On the other hand, a dismissal, even with a warning would require the Panel to overlook the sum of numerous other violations of the rules including Mr. Kierstead's failure to comply with Rule 8 and his lack of attention in his obligations to account. The harm done to Ms. Pelletier was not minor. She put too much expense and considerable anxiety before Mr. Kierstead was coerced into meeting his obligations to her. Mark Kierstead was the agent of Ms. Pelletier, owing to her the fiduciary duties of due care, loyalty and obedience. He failed in the performance of each of those duties. He failed to attend to the simplest of undertakings. He neglected the bill of Leen & Emery. He failed to timely respond to his client's requests for assistance in resolving the matter and her subsequent demands for performance. He testified that his personal business interests diverted his attention from client matters and, in so doing, concedes his violation of the Rules of Professional Responsibility.

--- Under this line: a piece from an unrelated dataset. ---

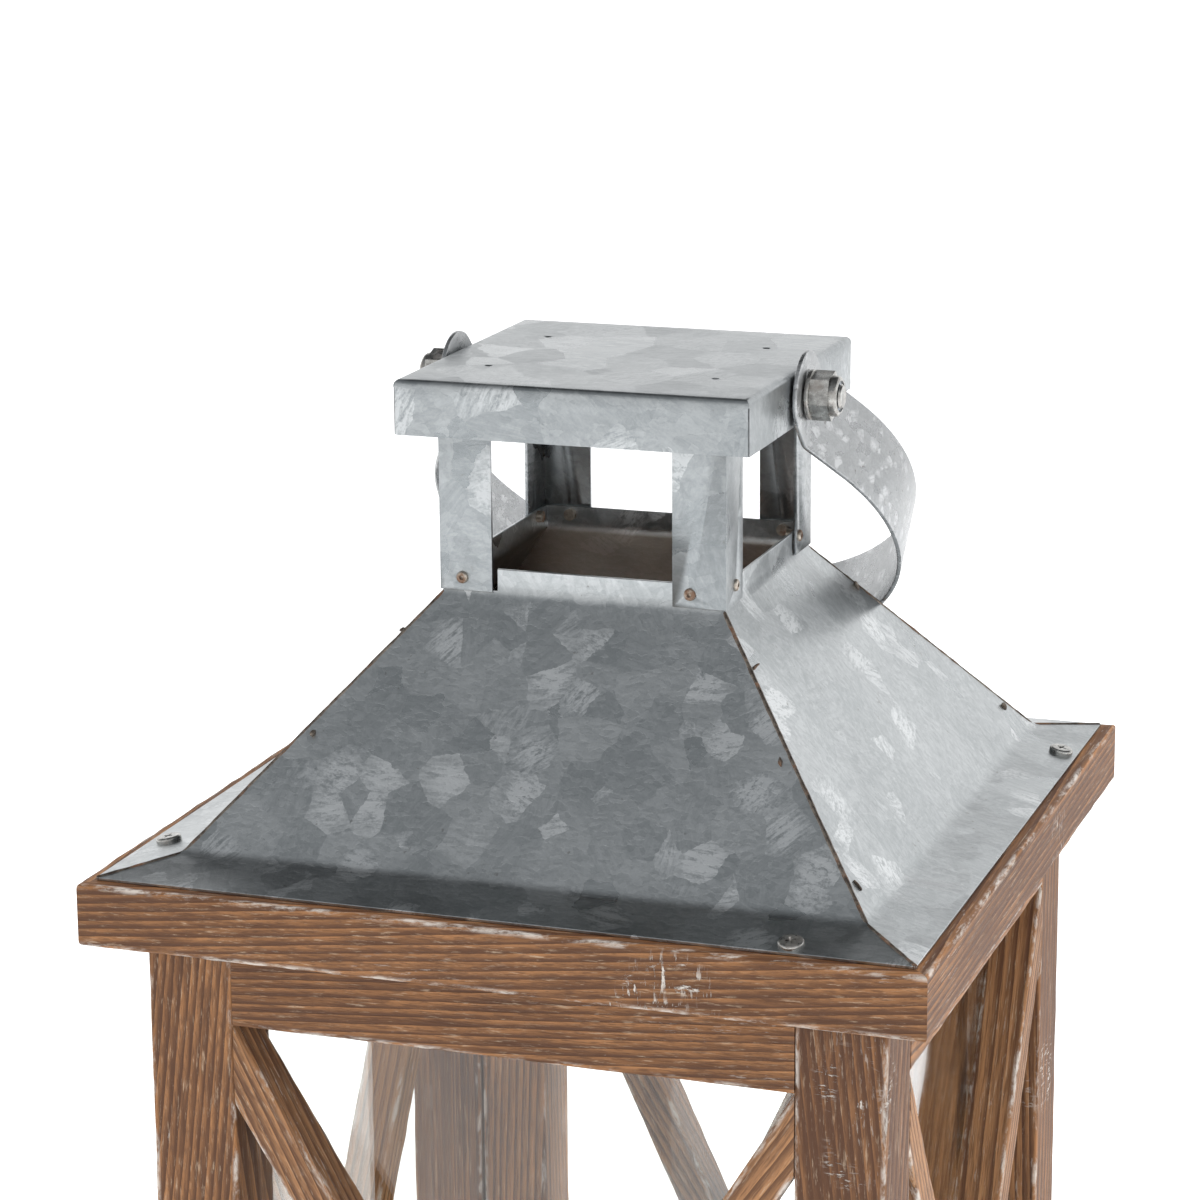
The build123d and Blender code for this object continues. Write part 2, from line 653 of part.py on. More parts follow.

Accordingly, Mark Kierstead, Esq. is hereby reprimanded for his inattention to matters entrusted to him in violation of the Rules of Professional Responsibility in connection with his representation of Laura Pelletier.
For the Grievance Commission
Stephen G. Morrell, Esq.
Charles W. Smith, Jr., Esq. .
1Prior to this hearing, a panel of the Fee Arbitration Commission decided the amount of a reasonable fee for Mr. Kierstead's services on Ms. Pelletier's behalf. The parties acknowledged that Mr. Kierstead had since remitted to Ms. Pelletier in compliance with that decision.